Somethings are worth getting up at 5:45 a.m. for. Breakfast with Faye Wightman is one them. I didn’t have her all to myself, though. About fifty of us gathered in the Fraser Valley on a Monday morning for an AFP* breakfast to hear Faye, President and CEO of the Vancouver Foundation, speak about the things her mother has taught her about donor stewardship. Among other things, she spoke about knowing your donor, communicating clearly and the power of storytelling. Thinking back, what I remember most of Faye’s presentation are the stories she told, including this one:
An elderly woman, who looked like she had lived a hard life, lingered in a charity’s front entry. The receptionist started a conversation. The woman asked for directions to the nearest bus stop. It was a grey and rainy day in Vancouver, so the receptionist offered to call a taxi, but the woman insisted on taking the bus. The receptionist accompanied the woman to the lobby of the office tower and pointed her to the nearest bus stop. The woman buttoned her coat, hoisted her umbrella and disappeared into the crowd. Some time later the elderly woman returned. This time she came to make the charity the beneficiary of a staggeringly large legacy gift. She said the receptionist’s kindness had a lot to do with her decision to make the gift.
Stories are remarkable. We tell them and we re-tell them. For a charity, that’s golden. You want and need ambassadors and spokespeople in the community.
Stories are memorable.

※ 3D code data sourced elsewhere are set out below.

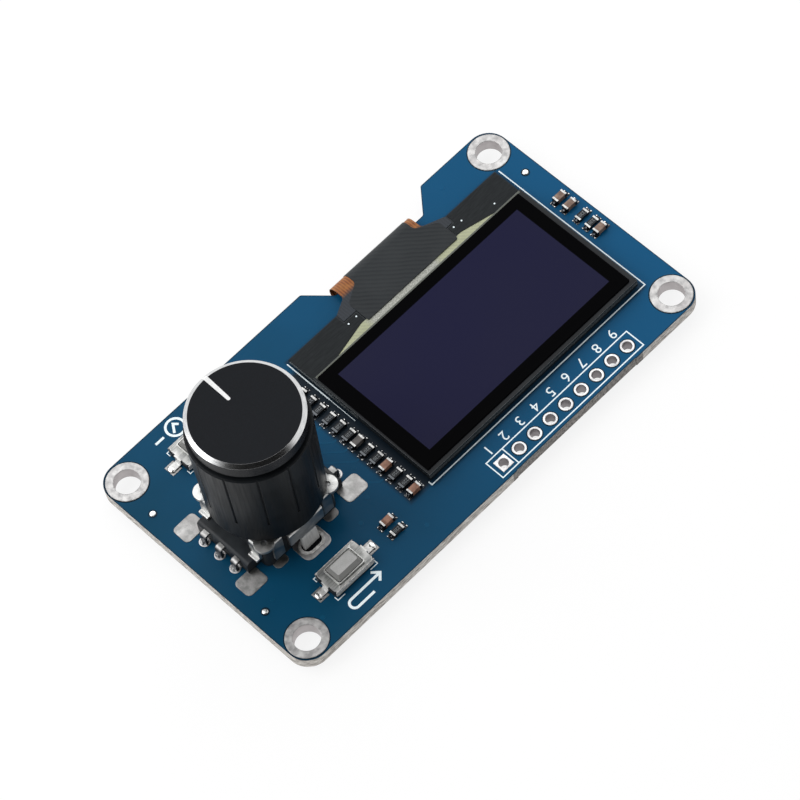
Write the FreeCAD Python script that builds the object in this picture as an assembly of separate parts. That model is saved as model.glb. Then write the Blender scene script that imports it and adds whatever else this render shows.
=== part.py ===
import FreeCAD, Part
import math
import os

# A small display module: a circuit board that carries a glass display on its
# left, a push encoder with a tall knob on its right, two flat keys beside the
# encoder and a row of nine bare pin holes.
# Millimetres. +X runs right and +Y runs up the board as its pin row is read,
# +Z points out of the display. The origin is the centre of the four mounting
# holes, on the underside of the board.

# Layout: the panel's margins and the encoder's place set the board's size
panel_left_margin = 4.55
panel_lower_margin = 5.65
panel_upper_margin = 6.35
panel_to_encoder = 14.52
encoder_to_edge = 11.38

# Circuit board
board_thickness = 1.6
board_corner_radius = 2.7
routed_edge_length = 19.5
routed_edge_depth = 0.08
plating_thickness = 0.05

# Mounting holes, one near each corner
mounting_inset_x = 2.7
mounting_inset_y = 2.8
mounting_hole_radius = 1.6
mounting_land_radius = 2.525

# Row of pin holes along the +Y edge, the one at the +X end with a square land
pin_row_shift_x = -0.295
pin_row_inset = 1.85
pin_pitch = 2.54
pin_count = 9
pin_hole_radius = 0.6
pin_land_radius = 0.85

# Notch in the -Y edge, where the display's cable turns under the board
notch_opening = 19.95
notch_floor_length = 14.54
notch_depth = 3.1
notch_fillet = 0.4

# Display panel, two sheets of glass held down by adhesive tape
glass_length = 34.05
cover_glass_width = 18.75
ledge_width = 4.25
glass_thickness = 0.6
panel_tape_thickness = 0.3
panel_tape_margin = 1.2
polarizer_length = 33.1
polarizer_width = 17.9
polarizer_thickness = 0.2
polarizer_corner_radius = 0.12
polarizer_shift_x = 0.175
polarizer_shift_y = -0.12

# Black tape on the ledge of the rear glass, one piece each side of the cable
ledge_tape_thickness = 0.05
ledge_tape_margin = 0.08
ledge_tape_gap = 0.2
ledge_tape_slope = 1.5
ledge_tape_level_length = 3.0

# Flexible cable and the dark strip on its outer face
cable_shift_x = -0.225
cable_thickness = 0.08
cable_overlap = 3.2
cable_flare_left = 8.5
cable_flare_right = 9.4
cable_flare_length = 1.2
cable_neck_left = 5.65
cable_neck_right = 7.2
cable_bend_setback = 0.28
cable_tail_length = 5.6
strip_thickness = 0.06
strip_length = 14.8
strip_neck_length = 9.7
strip_neck_fillet = 0.8

# Driver chip on the cable's tail, and the joints at the tail's end
driver_length = 10.4
driver_width = 1.5
driver_thickness = 0.3
driver_setback = 1.6
joint_pitch = 0.7
joint_count = 16
joint_width = 0.4
joint_length = 0.9
joint_height = 0.22

# Encoder: moulded base
encoder_standoff = 0.1
flange_length = 14.85
flange_width = 8.2
flange_height = 1.9
flange_rounding = 0.5
base_length = 11.0
base_width = 10.8
base_corner_radius = 0.8
base_height = 4.5
rotor_cavity_radius = 4.6
rotor_cavity_floor = 2.4
push_cavity_radius = 2.5
push_cavity_floor = 0.9
foot_radius = 0.5
foot_spacing = 6.0

# Encoder: folded metal cover
sheet_thickness = 0.4
sheet_fold_radius = 0.35
cover_clearance = 0.05
lobe_radius = 1.2
lobe_reach = 0.25
dimple_radius = 0.33
dimple_depth = 0.15
wall_length = 9.05
wall_bottom = 1.3
wall_slot_width = 0.53
lug_length = 5.15
lug_reach = 0.65
lug_bottom = 2.7
leg_width = 2.25
leg_lean = 0.3
leg_lean_end = 0.3
clamp_width = 1.45
clamp_offset = 3.3
clamp_foot_length = 0.46
clamp_foot_thickness = 0.35
tail_below_board = 1.0

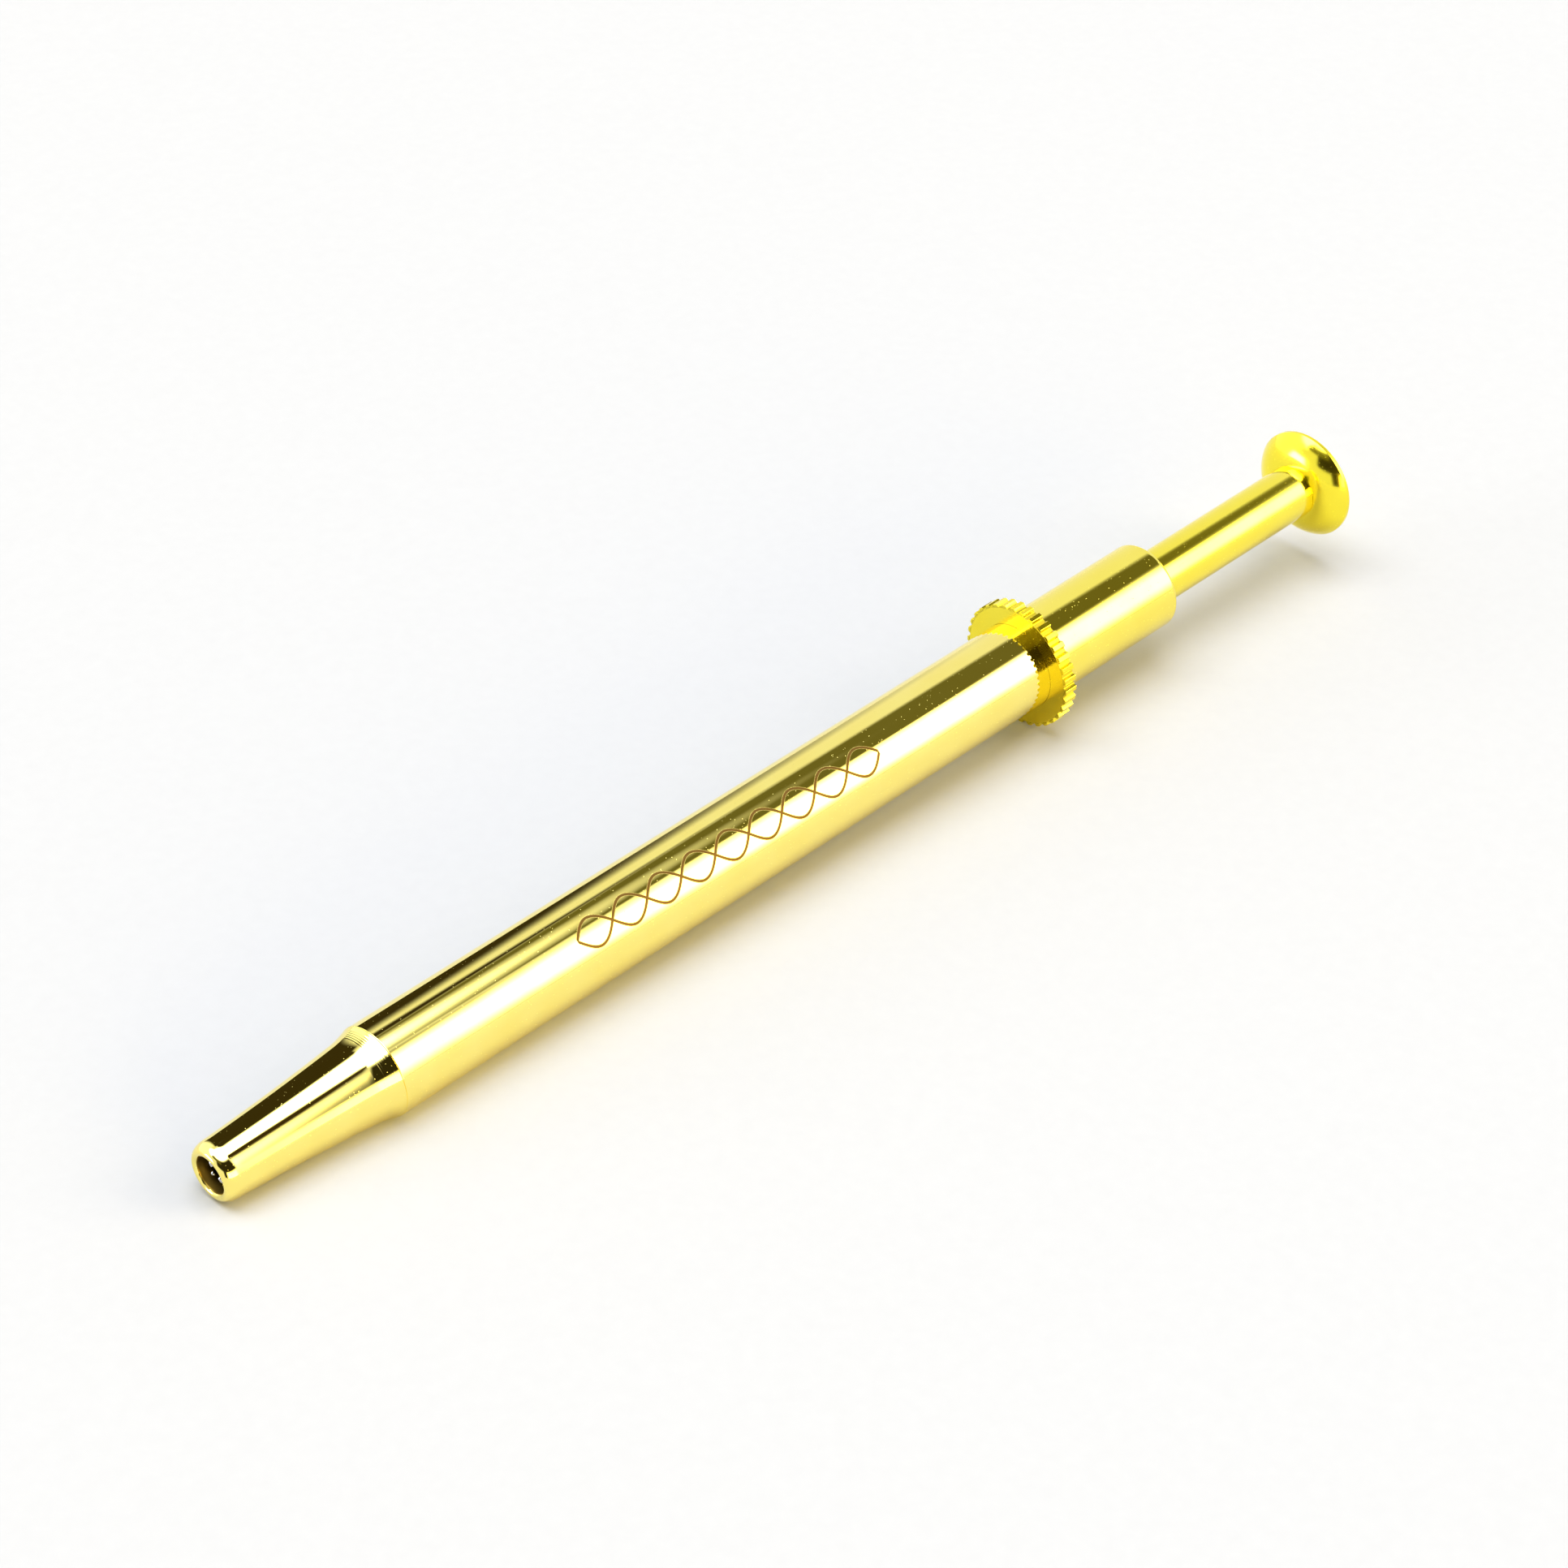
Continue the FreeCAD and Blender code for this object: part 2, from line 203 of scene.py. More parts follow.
def polished_surface_group():
    """What stays on metal after polishing: a faint waviness, fine lines one way, and dust specks.

    Grain stretches the lines: they run along the direction with the small number. Heights and
    waves are in mm.
    """
    tree, given, out = new_group(
        "polished_surface",
        {"Grain": (0.05, 6, 6), "Waves": 0.0003, "Lines": 0.0001, "Specks": 1.0, "Shine": 0.04},
        ["Height", "Roughness", "Blotches"],
    )
    place = node(tree, "ShaderNodeTexCoord").outputs["Object"]
    mm = node(tree, "ShaderNodeVectorMath", {0: place, 1: (1 / MM, 1 / MM, 1 / MM)}, operation="MULTIPLY")
    mm = mm.outputs[0]
    grain = node(
        tree, "ShaderNodeVectorMath", {0: mm, 1: given.outputs["Grain"]}, operation="MULTIPLY"
    ).outputs[0]
    waves = node(tree, "ShaderNodeTexNoise", {"Vector": mm, "Scale": 1.1, "Detail": 1.5})
    lines = node(
        tree,
        "ShaderNodeTexNoise",
        {"Vector": grain, "Scale": 2.5, "Detail": 5.0, "Roughness": 0.65},
    )
    blotches = node(tree, "ShaderNodeTexNoise", {"Vector": mm, "Scale": 0.35, "Detail": 3.0})
    cells = node(tree, "ShaderNodeTexVoronoi", {"Vector": mm, "Scale": 3.2})
    speck = node(
        tree,
        "ShaderNodeMapRange",
        {
            "Value": cells.outputs["Distance"],
            "From Min": 0.05,
            "From Max": 0.1,
            "To Min": 1.0,
            "To Max": 0.0,
        },
    ).outputs[0]
    speck = maths(tree, "MULTIPLY", speck, given.outputs["Specks"])
    wave_height = maths(tree, "MULTIPLY", waves.outputs[0], given.outputs["Waves"])
    line_height = maths(tree, "MULTIPLY", lines.outputs[0], given.outputs["Lines"])
    speck_height = maths(tree, "MULTIPLY", speck, SPECK_HEIGHT)
    height = maths(tree, "ADD", maths(tree, "ADD", wave_height, line_height), speck_height)
    streak = maths(tree, "SUBTRACT", lines.outputs[0], 0.45)
    streak = maths(tree, "MULTIPLY", streak, LINE_DULLNESS)
    rough = maths(tree, "ADD", given.outputs["Shine"], streak)
    rough = maths(tree, "ADD", rough, maths(tree, "MULTIPLY", speck, SPECK_DULLNESS))
    tree.links.new(height, out.inputs["Height"])
    tree.links.new(rough, out.inputs["Roughness"])
    tree.links.new(blotches.outputs[0], out.inputs["Blotches"])
    return tree


polished_surface = polished_surface_group()


def shader(name):
    """A new metal material. Returns it, its node tree and its Principled shader."""
    material = bpy.data.materials.new(name)
    material.use_nodes = True
    tree = material.node_tree
    principled = tree.nodes["Principled BSDF"]
    principled.inputs["Metallic"].default_value = 1.0
    return material, tree, principled


def blend_colour(tree, mask, low, high):
    """A colour that goes from low to high with mask."""
    mix = node(tree, "ShaderNodeMix", {0: mask, 6: low, 7: high}, data_type="RGBA")
    return mix.outputs[2]


def plate_nodes(tree, **values):
    """Places the polished surface group in a material, with this metal's own values."""
    plate = tree.nodes.new("ShaderNodeGroup")
    plate.node_tree = polished_surface
    for socket, value in values.items():
        plate.inputs[socket].default_value = value
    return plate


def apply_finish(tree, principled, colour, rough, height):
    """Joins a metal's finish to its shader. height, in mm, becomes a bump."""
    bump = node(tree, "ShaderNodeBump", {"Height": height, "Distance": MM})
    tree.links.new(colour, principled.inputs["Base Color"])
    tree.links.new(rough, principled.inputs["Roughness"])
    tree.links.new(bump.outputs[0], principled.inputs["Normal"])


def gold_plate(name, grain, blue, waves=0.0003, lines=0.00006, specks=1.0, shine=0.03, bore_r=0):
    """Lemon-gold plate on polished brass, slightly deeper in cloudy patches.

    blue is how much blue the plate reflects: less makes a deeper yellow. Nearer the tool's axis
    than bore_r, in mm, the metal is bored and unpolished: rougher, and darkened with painted shade.
    """
    material, tree, principled = shader(name)
    plate = plate_nodes(tree, Grain=grain, Waves=waves, Lines=lines, Specks=specks, Shine=shine)
    colour = blend_colour(
        tree, plate.outputs["Blotches"], (1.0, 0.87, blue, 1), (0.97, 0.8, blue * 0.7, 1)
    )
    rough = plate.outputs["Roughness"]
    if bore_r:
        # Painted shade: nearer the axis than bore_r the colour goes dark brown, and the metal is also
        # rougher.
        bore_shade_and_dull = maths(tree, "LESS_THAN", axis_distance(tree), bore_r)
        colour = blend_colour(tree, bore_shade_and_dull, colour, BORE_PAINTED_SHADE)
        rough = maths(tree, "ADD", rough, maths(tree, "MULTIPLY", bore_shade_and_dull, BORE_DULLNESS))
    apply_finish(tree, principled, colour, rough, plate.outputs["Height"])
    return material


def axis_distance(tree):
    """The distance from the tool's axis, in mm."""
    place = node(tree, "ShaderNodeTexCoord").outputs["Object"]
    flat = node(
        tree, "ShaderNodeVectorMath", {0: place, 1: (0, 1 / MM, 1 / MM)}, operation="MULTIPLY"
    )
    return node(
        tree, "ShaderNodeVectorMath", {0: flat.outputs[0]}, operation="LENGTH"
    ).outputs["Value"]


ALONG = (0.05, 6.0, 6.0)
AROUND = (7.0, 0.25, 0.25)

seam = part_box("barrel_tube")[0].x / MM
spigot_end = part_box("nose_cone")[1].x / MM


def flare_with_tool_marks():
    """The flare from the neck to the seam, with shallow V marks cut in its last millimetre."""
    curve = bow(NECK, (seam - TURNED_EDGE, BARREL_R), -FLARE_SAG)
    first = seam - TOOL_MARKS_TO_SEAM - TOOL_MARKS * TOOL_MARK_PITCH

    def radius(x):
        for (x0, r0), (x1, r1) in zip(curve, curve[1:]):
            if x <= x1:
                return r0 + (r1 - r0) * (x - x0) / (x1 - x0)
        return curve[-1][1]

    points = [point for point in curve if point[0] < first - TOOL_MARK_WIDTH]
    for n in range(TOOL_MARKS):
        middle = first + n * TOOL_MARK_PITCH
        for x, cut in (
            (middle - TOOL_MARK_WIDTH / 2, 0),
            (middle, TOOL_MARK_DEPTH),
            (middle + TOOL_MARK_WIDTH / 2, 0),
        ):
            points.append((x, radius(x) - cut))
    return points + [point for point in curve if point[0] > points[-1][0] + TOOL_MARK_WIDTH / 2]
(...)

I am working on a short, 400-word project. I read the client’s draft last night. It’s a fast-moving narrative, covering lots of points and shares a sliver of a story. By morning, the points had blurred in my mind, but the story was vividly clear to me.
Stories can make us feel something. Chip and Dan Health in their book Made to Stick say, “…a credible idea makes people believe. An emotional idea makes people care.” It doesn’t matter if we are rich or poor, intelligent or simple. Stories connect us human to human, heart to heart.
Stories teach us things. A story has the ability to convey complex, deep meaning in just a few sentences. Think about the teaching embedded in the story about the elderly woman and the receptionist.
Stories show impact. Few things can show impact like a story can. It’s one thing to say that a piece of medical equipment is lifesaving. It’s quite another thing to share the story of a young mother whose life has been saved because she had access to donor-funded equipment.
My advice: Tell lots of good stories when you make the case for your cause.
My question: Are you maximizing the power of storytelling to help bring about the change you want to see in the world?